If you are keeping score at home, this is my third post in a row on the 162(m) grandfathering rules in Notice 2018-68. Apologies if you are getting bored, but for many companies, this is the most significant development in executive compensation in 2018. In fact, your auditors may be asking very soon about which plans and agreements create a legally binding obligation and what amounts will remain deductible in the future, so that they can calculate your Deferred Tax Assets. You may be speaking with your lawyers sooner than you think!
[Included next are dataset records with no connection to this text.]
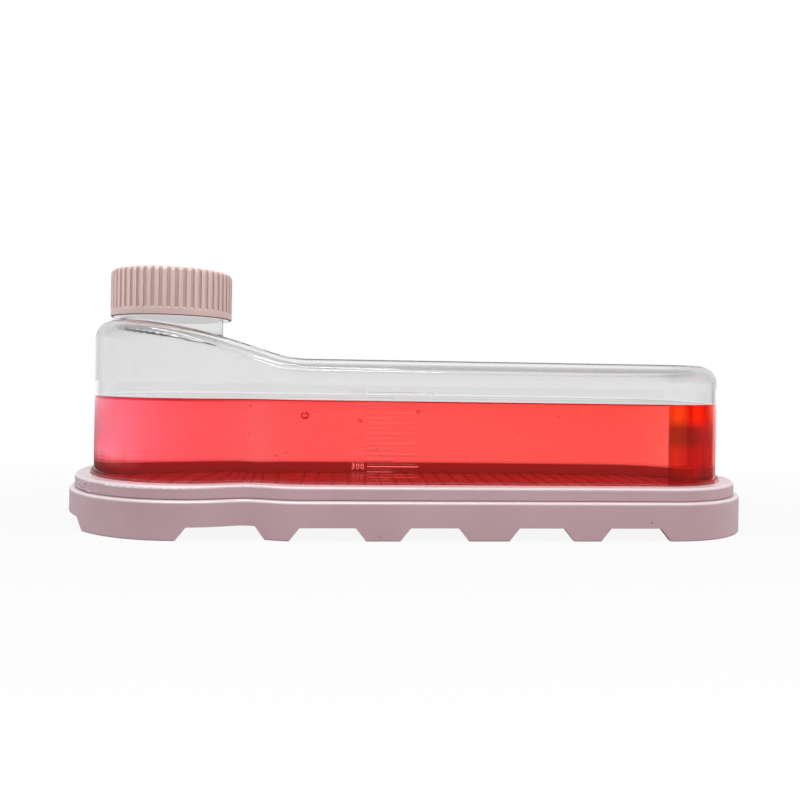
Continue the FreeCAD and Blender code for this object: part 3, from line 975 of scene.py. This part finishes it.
def mirrored(tree):
    """1 for a sharp ray that was thrown back somewhere on its way, as by a face of the clear vessel."""
    path = add_node(tree, "LightPath")
    thrown = add_node(tree, "Math", {"operation": "GREATER_THAN"})
    thrown.inputs[1].default_value = 0.5
    tree.links.new(path.outputs["Glossy Depth"], thrown.inputs[0])
    return overlap(tree, thrown.outputs["Value"], path.outputs["Is Singular Ray"])


def left_over(tree, share):
    """One minus a share."""
    rest = add_node(tree, "Math", {"operation": "SUBTRACT"})
    rest.inputs[0].default_value = 1.0
    tree.links.new(share, rest.inputs[1])
    return rest.outputs["Value"]


def sideways_part(tree, direction):
    """How far a direction of length 1 points to the left or right, from 0 to 1."""
    return absolute(tree, part_along(tree, direction, "X"))


def side_flags(tree, sideways):
    """Share of the dark side flags, which stand at both ends of the table."""
    return ranged(tree, sideways, *SIDE_FLAG_X, 0.0, SIDE_FLAG_SHARE, smooth=True)


def white_shares(tree, behind, sides, clear=None):
    """Shares of white and of the dark flags, for what the eye, a shiny face or clear plastic sees."""
    path = add_node(tree, "LightPath")
    shiny = combine(tree, "MAXIMUM", path.outputs["Is Glossy Ray"], path.outputs["Is Transmission Ray"])
    if clear is not None:
        shiny = overlap(tree, shiny, clear)
    dark = overlap(tree, mirrored(tree), left_over(tree, behind))
    dark = combine(tree, "MAXIMUM", dark, overlap(tree, shiny, sides))
    return combine(tree, "MAXIMUM", path.outputs["Is Camera Ray"], shiny), dark


# %% [markdown]
# The floor is white paper, a hair below the feet so that the two never share a plane. Close round the
# stand a shiny face sees the paper's shade, and further out it sees white. Distances are counted in the
# stand's own half length and half width, so the shade keeps the stand's shape.

# %% Floor
FLOOR_SIZE = 12.0
HAIR = 0.02 * MM
FLAG_START, FLAG_END = 0.1, 1.6
SHADE_START, SHADE_END = 1.1, 1.5
EVEN_START, EVEN_END, NEAR_WHITE = 1.3, 4.0, 0.91
PAPER, FLAG_GREY = (0.5, 0.5, 0.5, 1.0), (0.1, 0.1, 0.1, 1.0)


def paper_finish():
    """White paper that glows where it is looked at, with a dark flag for rays that were thrown back."""
    material = bpy.data.materials.new("white_paper")
    material.use_nodes = True
    tree = material.node_tree
    tree.nodes.remove(tree.nodes["Principled BSDF"])
    paper = add_node(tree, "BsdfDiffuse")
    paper.inputs["Color"].default_value = PAPER
    flag = add_node(tree, "BsdfDiffuse")
    flag.inputs["Color"].default_value = FLAG_GREY
    glow = add_node(tree, "Emission", Strength=1.0)
    place = object_place(tree)
    away = vector_math(tree, "LENGTH", vector_math(tree, "MULTIPLY", place,
                                                   (1 / stand_high.x, 1 / stand_high.y, 0.0)))
    sides = side_flags(tree, sideways_part(tree, vector_math(tree, "NORMALIZE", place)))
    white, dark = white_shares(tree, along(tree, "Y", FLAG_START, FLAG_END), sides,
                               ranged(tree, away, SHADE_START, SHADE_END))
    white = overlap(tree, white, ranged(tree, away, EVEN_START, EVEN_END, NEAR_WHITE, 1.0))
    lit = mix_shaders(tree, white, paper.outputs["BSDF"], glow.outputs["Emission"])
    tree.links.new(mix_shaders(tree, dark, lit, flag.outputs["BSDF"]),
                   tree.nodes["Material Output"].inputs["Surface"])
    return material


def make_floor():
    """One large square of paper."""
    half = FLOOR_SIZE / 2
    verts = [(-half, -half, -HAIR), (half, -half, -HAIR), (half, half, -HAIR), (-half, half, -HAIR)]
    return mesh_piece("floor", verts, [(0, 1, 2, 3)], paper_finish())


make_floor()

# %% [markdown]
# The world is the same idea for rays that leave the table: a dim room lights the object, the eye and clear
# plastic see white, and rays thrown back to the front see a darker wall.

# %% World
ROOM, BACKDROP, DARK_WALL = 0.25, 1.0, 0.3
BACK_AND_UP, BEHIND = (0.0, 0.71, 0.71), (-0.1, 0.6)
MIDDLE_X, END_WHITE = (0.65, 0.25), 0.6
world = bpy.data.worlds.new("studio")
bpy.context.scene.world = world
world.use_nodes = True


def white_light(tree, strength, background=None):
    """Plain white background of a strength; returns its output."""
    background = background or add_node(tree, "Background")
    background.inputs["Color"].default_value = (*WHITE, 1.0)
    background.inputs["Strength"].default_value = strength
    return background.outputs["Background"]


def light_world(tree):
    """Dim room, white backdrop and dark front wall, each for its own rays."""
    direction = add_node(tree, "TexCoord").outputs["Generated"]
    sideways = sideways_part(tree, direction)
    behind = ranged(tree, vector_math(tree, "DOT_PRODUCT", direction, BACK_AND_UP), *BEHIND, smooth=True)
    middle = ranged(tree, sideways, *MIDDLE_X, END_WHITE, 1.0, smooth=True)
    white, dark = white_shares(tree, overlap(tree, behind, middle), side_flags(tree, sideways))
    room = white_light(tree, ROOM, tree.nodes["Background"])
    sky = mix_shaders(tree, white, room, white_light(tree, BACKDROP))
    sky = mix_shaders(tree, dark, sky, white_light(tree, DARK_WALL))
    tree.links.new(sky, tree.nodes["World Output"].inputs["Surface"])


light_world(world.node_tree)
print("world: room %.2f, backdrop %.2f, dark wall %.2f" % (ROOM, BACKDROP, DARK_WALL))

# %% [markdown]
# ## Lamps
# A large overhead box gives the broad soft light of a product table, and a weaker one carries it on over
# the right end. They are kept off the clear pieces, where they would only make haze. Two narrow strips
# draw the long highlights on the roof and the rounded edges. Two side boxes, the left one a little cool,
# and a front box fill the opaque plastic, and no shiny face sees them.

# %% Lamps
centre = (0.0, 0.0, 0.05)
COOL, NEUTRAL = (0.88, 0.95, 1.0), (1.0, 1.0, 1.0)
STRIP_SIZE, BOX_SIZE = (0.85, 0.06), (0.6, 0.6)


def soft_box(name, place, target, size, radiance):
    """Rectangular lamp that faces a target; its power follows from its radiance and size."""
    lamp = bpy.data.lights.new(name, "AREA")
    lamp.shape = "RECTANGLE"
    lamp.size, lamp.size_y = size
    lamp.energy = radiance * math.pi * size[0] * size[1]
    holder = bpy.data.objects.new(name, lamp)
    holder.location = place
    holder.rotation_euler = (Vector(target) - Vector(place)).to_track_quat("-Z", "Y").to_euler()
    bpy.context.scene.collection.objects.link(holder)
    return holder


opaque_only = bpy.data.collections.new("unlit_by_overheads")
clear_pieces = (nodes["flask_body"], medium, neck_thread, volume_marks, volume_numbers, wall_bubbles)
for index, piece in enumerate(clear_pieces):
    opaque_only.objects.link(piece)
    opaque_only.collection_objects[index].light_linking.link_state = "EXCLUDE"
for name, place, size, radiance in (("overhead_box", (-0.17, -0.2, 0.95), (0.85, 0.26), 8.0),
                                    ("overhead_end", (0.48, -0.2, 0.93), (0.42, 0.26), 5.2)):
    soft_box(name, place, centre, size, radiance).light_linking.receiver_collection = opaque_only
for name, place, radiance in (("high_strip", (-0.25, -0.28, 0.93), 14.0),
                              ("low_strip", (-0.25, -0.62, 0.75), 9.0)):
    strip = soft_box(name, place, centre, STRIP_SIZE, radiance)
    strip.visible_diffuse = False
    strip.visible_transmission = False
for name, place, radiance, colour in (("left_box", (-0.9, -0.15, 0.4), 2.4, COOL),
                                      ("right_box", (0.9, -0.15, 0.4), 3.2, NEUTRAL),
                                      ("front_box", (-0.1, -1.0, 0.5), 2.2, NEUTRAL)):
    box = soft_box(name, place, centre, BOX_SIZE, radiance)
    box.data.color = colour
    box.visible_glossy = False
    box.visible_transmission = False

# %% [markdown]
# Light crosses many faces on its way through wall, medium and wall again, so it needs more bounces than
# usual: a ray that runs out of them ends in black.

# %% Bounces
cycles = bpy.context.scene.cycles
cycles.max_bounces, cycles.transmission_bounces, cycles.glossy_bounces = 32, 32, 16
print("bounces: %d" % cycles.max_bounces)

# %% [markdown]
# ## Camera
# The camera stands close, at the height of the vessel's upper half, and a little left of the middle. It
# looks level, so upright walls stay upright, and the picture is moved down a little with the lens shift.

# %% Camera
CAMERA_PLACE = Vector((-24.3, -328.4, 61.7)) * MM
CAMERA_TURN = 0.068
CAMERA_ROLL = 0.0155
LENS = 32.06
SHIFT = 0.0259

lens = bpy.data.cameras.new("camera")
lens.lens = LENS
lens.shift_y = -SHIFT
lens.clip_start = 0.01
camera = bpy.data.objects.new("camera", lens)
camera.location = CAMERA_PLACE
camera.rotation_mode = "XYZ"
camera.rotation_euler = (math.pi / 2, -CAMERA_ROLL, -CAMERA_TURN)
bpy.context.scene.collection.objects.link(camera)
bpy.context.scene.camera = camera
bpy.context.scene.view_settings.view_transform = "Standard"
print("camera at", tuple(camera.location))
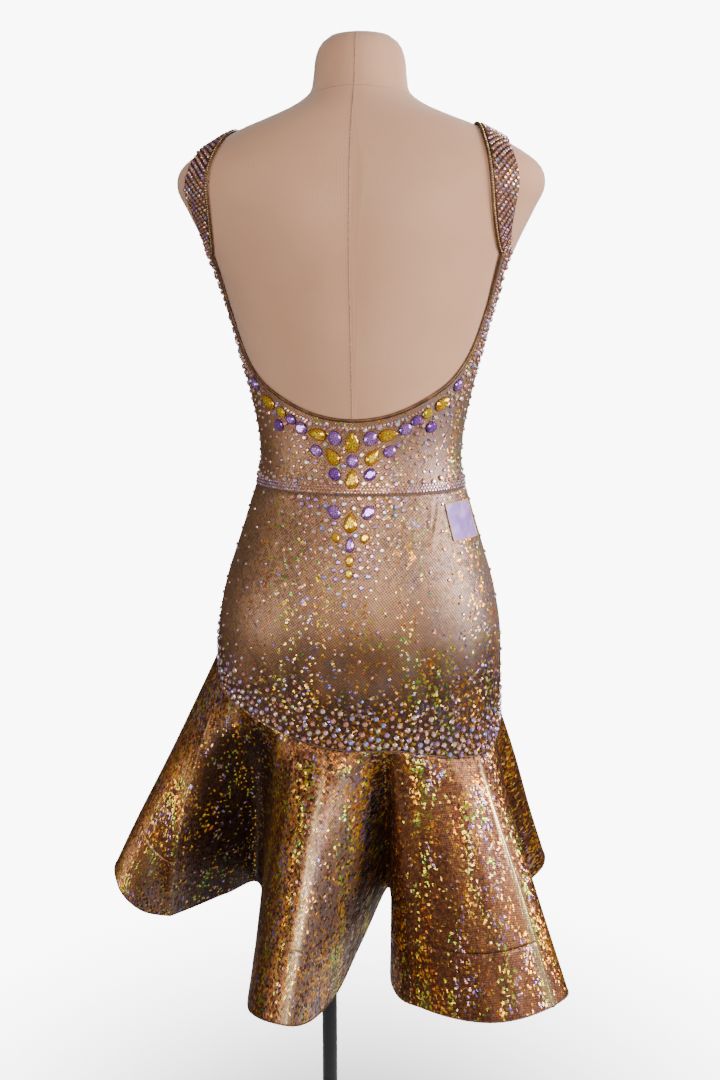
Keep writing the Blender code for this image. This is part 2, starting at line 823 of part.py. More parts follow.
def make_label(collection, material):
    grids = []
    for out in (LABEL_OUT + LABEL_THICKNESS, LABEL_OUT):
        grid = []
        for up in steps(-LABEL_HEIGHT / 2, LABEL_HEIGHT / 2, LABEL_FACES[1]):
            row = steps(-LABEL_WIDTH / 2, LABEL_WIDTH / 2, LABEL_FACES[0])
            grid.append([placed_on_cloth(LABEL_ANGLE, LABEL_MIDDLE, u, up, out) for u in row])
        grids.append(grid)
    piece = add_object("hip_label", wall_mesh("hip_label", *grids), collection, material)
    face_outward(piece)


# ---------------------------------------------------------------- the build

def start_empty():
    for old in list(bpy.data.objects):
        bpy.data.objects.remove(old, do_unlink=True)


def make_collection(name):
    collection = bpy.data.collections.new(name)
    bpy.context.scene.collection.children.link(collection)
    return collection


def main():
    start_empty()
    parts = make_collection(OBJECT_NAME)
    cutters = make_collection("cutters")
    linen = make_material("linen_cover", (0.62, 0.47, 0.37), 0.85, 0.0)
    metal = make_material("black_metal", (0.03, 0.03, 0.035), 0.4, 0.8)
    foil = make_material("foil_cloth", (0.33, 0.19, 0.10), 0.35, 0.6)
    brown = make_material("brown_binding", (0.20, 0.10, 0.05), 0.45, 0.2)
    film = make_material("label_film", (0.62, 0.50, 0.72), 0.3, 0.3)
    glass = make_material("cut_glass", (0.75, 0.55, 0.15), 0.1, 0.0)
    make_form(parts, linen)
    make_stand(parts, metal)
    raise_stones(make_bodice(parts, foil), BODICE_STONES, cutters, glass)
    make_straps(parts, foil)
    make_binding(parts, brown)
    raise_stones(make_skirt(parts, foil), SKIRT_STONES, cutters, glass)
    make_label(parts, film)
    make_flounce(parts, foil)


main()
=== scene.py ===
# %% [markdown]
# # A salsa dance dress on a dress form
#
# The dress is cut from bronze foil stretch cloth: a backless bodice, a fitted hip skirt and a
# full circular flounce. It is covered with sewn-on and glued stones and stands on a linen form.
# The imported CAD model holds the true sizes, so it is loaded first and never moved. Each piece
# here is made where the model has it, as a finer surface, and takes that solid's place.

import json
import math
from types import SimpleNamespace

import bmesh
import bpy
import numpy as np
from mathutils import kdtree
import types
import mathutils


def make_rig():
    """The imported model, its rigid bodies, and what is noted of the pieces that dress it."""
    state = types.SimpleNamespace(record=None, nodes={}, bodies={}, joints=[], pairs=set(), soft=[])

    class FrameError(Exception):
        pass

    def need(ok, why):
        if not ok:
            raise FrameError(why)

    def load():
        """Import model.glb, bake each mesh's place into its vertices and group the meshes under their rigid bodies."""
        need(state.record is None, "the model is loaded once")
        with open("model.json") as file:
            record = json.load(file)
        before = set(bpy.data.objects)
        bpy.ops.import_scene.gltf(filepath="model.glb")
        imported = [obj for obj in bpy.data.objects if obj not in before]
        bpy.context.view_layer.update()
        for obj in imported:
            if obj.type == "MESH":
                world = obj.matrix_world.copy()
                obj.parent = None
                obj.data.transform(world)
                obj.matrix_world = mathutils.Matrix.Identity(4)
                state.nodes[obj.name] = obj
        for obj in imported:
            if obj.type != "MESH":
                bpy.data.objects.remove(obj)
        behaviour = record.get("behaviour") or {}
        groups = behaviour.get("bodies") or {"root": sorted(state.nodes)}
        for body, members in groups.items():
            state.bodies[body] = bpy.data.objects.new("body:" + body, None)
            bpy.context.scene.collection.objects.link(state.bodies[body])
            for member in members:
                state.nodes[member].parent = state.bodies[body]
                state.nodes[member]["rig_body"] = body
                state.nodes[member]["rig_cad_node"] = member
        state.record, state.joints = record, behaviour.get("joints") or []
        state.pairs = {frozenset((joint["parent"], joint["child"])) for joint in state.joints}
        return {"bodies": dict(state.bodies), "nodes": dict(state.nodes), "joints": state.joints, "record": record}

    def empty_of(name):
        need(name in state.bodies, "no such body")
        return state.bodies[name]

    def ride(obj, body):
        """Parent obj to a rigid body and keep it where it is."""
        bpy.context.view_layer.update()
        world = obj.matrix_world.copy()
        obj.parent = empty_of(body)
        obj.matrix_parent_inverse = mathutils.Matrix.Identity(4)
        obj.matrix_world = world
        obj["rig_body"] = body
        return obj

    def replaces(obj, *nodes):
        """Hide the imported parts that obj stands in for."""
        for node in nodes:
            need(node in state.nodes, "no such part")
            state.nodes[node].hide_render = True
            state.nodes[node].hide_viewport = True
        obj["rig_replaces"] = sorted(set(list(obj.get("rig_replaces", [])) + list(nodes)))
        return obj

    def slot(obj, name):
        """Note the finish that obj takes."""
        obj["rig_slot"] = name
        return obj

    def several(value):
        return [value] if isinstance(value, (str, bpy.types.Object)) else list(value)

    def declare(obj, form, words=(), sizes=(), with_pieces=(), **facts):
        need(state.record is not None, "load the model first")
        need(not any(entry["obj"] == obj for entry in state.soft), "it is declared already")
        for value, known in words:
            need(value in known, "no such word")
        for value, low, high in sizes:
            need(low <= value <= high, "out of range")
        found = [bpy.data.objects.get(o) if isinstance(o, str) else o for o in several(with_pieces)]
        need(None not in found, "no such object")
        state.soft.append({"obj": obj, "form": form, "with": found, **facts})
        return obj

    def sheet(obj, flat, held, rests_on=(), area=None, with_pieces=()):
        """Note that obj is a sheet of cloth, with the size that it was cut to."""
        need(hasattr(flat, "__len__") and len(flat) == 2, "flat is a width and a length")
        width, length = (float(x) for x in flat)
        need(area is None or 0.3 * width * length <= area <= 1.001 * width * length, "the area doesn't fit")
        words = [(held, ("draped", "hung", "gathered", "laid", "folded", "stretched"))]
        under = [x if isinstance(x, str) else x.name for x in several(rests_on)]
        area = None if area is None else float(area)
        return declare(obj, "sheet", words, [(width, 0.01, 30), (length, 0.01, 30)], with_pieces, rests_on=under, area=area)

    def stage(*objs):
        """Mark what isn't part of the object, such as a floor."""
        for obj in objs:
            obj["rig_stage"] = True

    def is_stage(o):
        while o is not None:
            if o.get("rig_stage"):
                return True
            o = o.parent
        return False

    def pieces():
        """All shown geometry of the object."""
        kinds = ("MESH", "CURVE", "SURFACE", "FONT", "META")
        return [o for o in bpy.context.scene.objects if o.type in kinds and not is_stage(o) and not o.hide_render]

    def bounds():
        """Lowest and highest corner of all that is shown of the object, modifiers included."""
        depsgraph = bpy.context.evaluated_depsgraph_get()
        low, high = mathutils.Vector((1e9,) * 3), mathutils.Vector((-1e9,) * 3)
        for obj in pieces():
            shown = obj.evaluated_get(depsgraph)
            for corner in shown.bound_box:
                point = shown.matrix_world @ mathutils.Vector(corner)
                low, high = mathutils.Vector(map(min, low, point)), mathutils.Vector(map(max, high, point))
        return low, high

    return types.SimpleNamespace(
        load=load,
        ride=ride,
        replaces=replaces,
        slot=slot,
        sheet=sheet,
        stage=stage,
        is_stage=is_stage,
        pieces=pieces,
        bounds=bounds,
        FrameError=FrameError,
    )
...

Today, I will talk about employment agreements. Most well-drafted employment agreements should qualify as legally binding contracts (which is the first step necessary for grandfathering protection). Ahhh, but which components of the agreement create a legally binding obligation to pay compensation? The answer is: fewer than you think, because of the rather broad definition “material modification” in the Notice. The grandfathering protection for legally binding plans and agreements only applies until such contracts are materially modified. The Notice provides several examples of material modifications, including:
- The automatic renewal of a grandfathered employment agreement that provides for automatic renewal unless either party gives notice to the other before a specified date. Generally, the automatic renewal would end the grandfathered status.
- A substantial increase in the base salary amount specified under a grandfathered employment agreement, e., an increase in excess of normal “cost-of-living adjustments.”
The Notice contains too many twists and turns like this to cover on any blog (or even a series of blogs), but we will continue to point out some that are sure to be relevant.